I came across this word “stratagems” last year. Just taking apart the word there is layering and a jewel-like nature—”gems.” The literal definition of the word is a carefully thought out plan that is often used to deceive people. There’s so much strategy in these works, and it can become a very meditative practice since I’m building these by hand. Geometry can be a contemplative focus when you think of a sacred architecture. The circle is a symbol of unity, and with the concentric layering in these works it meanders, much like Islamic architecture. There are many strategies in building these things and every decision impacts what the overall piece becomes.

For someone approaching your work for the first time, is there anything they should keep in mind? Is there something you hope people take away? 
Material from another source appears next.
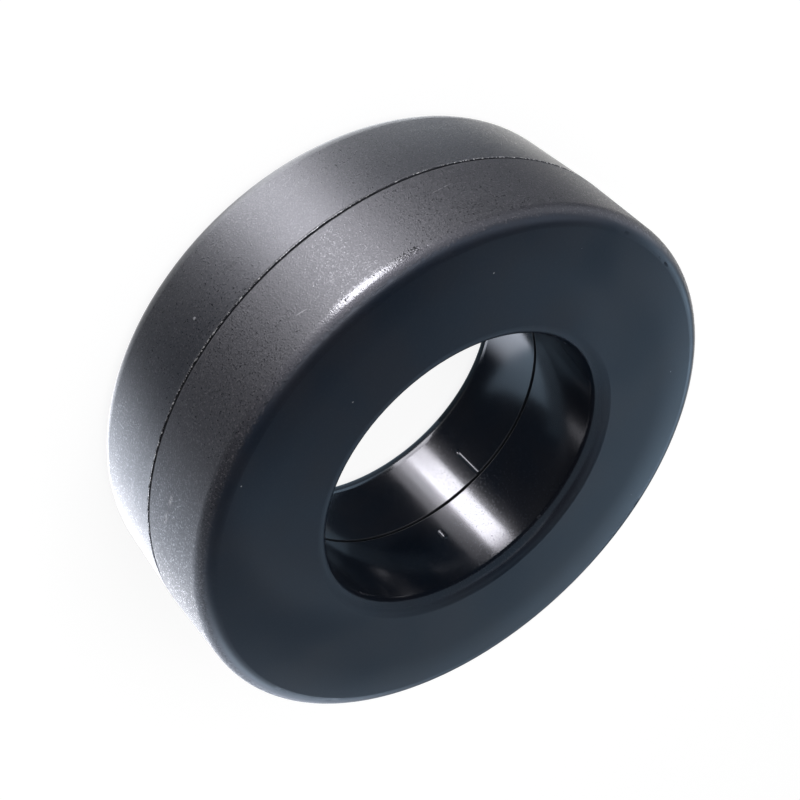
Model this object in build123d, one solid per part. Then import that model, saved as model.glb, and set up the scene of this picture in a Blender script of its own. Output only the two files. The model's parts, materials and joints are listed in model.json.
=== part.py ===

No, I don’t dictate anything. I rarely even title my works. I don’t want to force anything onto people. I want people to bring their own associations to the work. I use a lot of everyday materials and I think that frankness is important to my work and that people have a personal experience when they come upon it. People are seeing things that have passed through their hands thousands of times and can have a totally new experience, a phenomenological experience, where their perception has been shifted both visually and psychologically.

Do you think your process has changed over the decades?

The conversations around my work have changed more than my process. I have a long history of working with mass-manufactured materials. For instance, I made a sculpture out of a million drinking straws, stacked and buttressed against a wall. That was 25 years ago. The conversation around that work has really shifted: it’s interesting to see my work repositioned in contemporary times and within conversations about the Anthropocene and our impact on the environment. That’s the power of art, right? The meanings can shift and change.